As we age, we will inevitably lose people we care about. It’s part of life’s journey. I’ve talked about grief in this column before, but an aspect of grieving I didn’t discuss is the loss of a pet, which can be equally devastating.
I didn’t grow up having animals as part of the family. We had goats, pigs (which we ate,) cows, and a donkey that would allow only my brothers to ride it. And we had dogs, usually collies, that were watchdogs and lived outdoors.
I didn’t pay much attention to any of them except to help milk the cows and goats when I couldn’t get out of it.
And when my own children were growing up, Christopher’s allergies kept us from having pets. But as soon as my daughter, Jennie, was out on her own she always had dogs in her home. They were part of her family.
Having animals as friends was a foreign concept to me until Jennie briefly came to stay with us and brought Stitch, her Yorkshire terrier. Within a month I grew to love that little guy. He remained with us for a while after Jen moved to an apartment, and I missed him when she reclaimed him. Years later I cried when he died at age fifteen.

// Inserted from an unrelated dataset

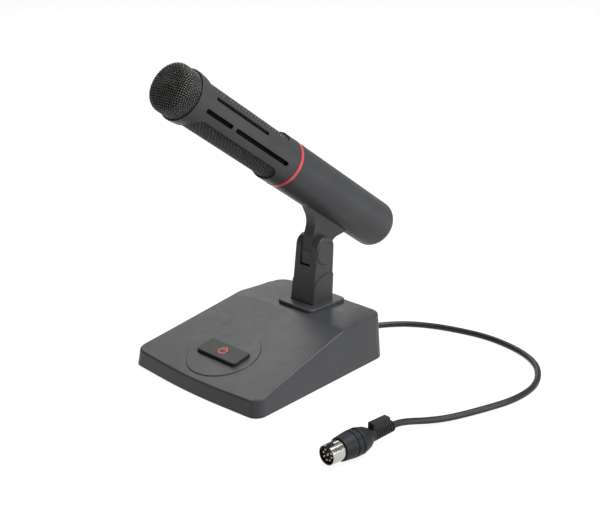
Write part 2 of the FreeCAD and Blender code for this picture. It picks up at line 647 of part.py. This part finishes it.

But my relationship with animals was never as deep as Jennie’s. They were like her children. When her four-year-old, 5-pound Yorkie was recently killed by a neighbor’s dog, she was devastated. She cried for days and could barely function. My heart broke for her, and I didn’t know how to help or what to say.
So I said what I would say to anyone experiencing grief. As it turned out, that was the right thing. I’m sharing things from Google to help those of you who don’t have best-friend pets better understand your animal-loving friends. I found the following in “Psychology Today,” written by a social worker, Adam Clark.
“Our pets provide us with unconditional love and acceptance. They greet us at the door when we return home, acting like we are celebrities, even if we were only gone for a short period of time. We are our pets' caregivers and provide them food, a warm place to live, and lots of love in return for all they give us.
We adjust our daily routines around their needs. For example, even before feeding ourselves we commonly feed the dog, play with the cat, or head out to the pasture to provide hay for our horses. It makes sense then, that after experiencing the death of a companion animal we would grieve their absence.
Grieving is immensely taxing on the body and impacts us in every area of our lives. We are affected physically, mentally, emotionally, spiritually, and even financially. Most of all, we feel the immediate absence of our pet's impact within our lives when they leave us through physical death or other means.
Within the acute phase of death, or immediately following a loss, it is common to cry uncontrollably with intense duration. This is because our bodies are processing through the shock of loss and working hard to reduce the overwhelming emotional experience we are going through.”
And from another website I read: “When your pet dies, it feels like the whole world shifts. The quiet spaces in your home seem even more silent, and the everyday moments, like walking through the door or settling in at night, feel emptier than you ever thought possible.”
If you have a friend or family member who is grieving deeply over the loss of a pet, just know it is a normal reaction to losing a friend, whether the friend has two legs or four. Offer help, prayer, and words of comfort and condolence like with any loss.
The week before Poppy died, my daughter had decided to begin memorizing Scriptures. She had written on a notecard Romans 5:3-5, “We rejoice in suffering, knowing that suffering produces endurance, endurance produces hope, and hope does not put to shame because God’s love had been poured into our hearts through the Holy Spirit who has been given us.”
After days of crying over Poppy, she began to come to terms with her loss. She texted me, “God, through his amazing glory knew what I’d be struggling with before it happened and prompted me to write out those verses. My heart might ache with loss, but God loves us and is so much bigger than any sorrow.”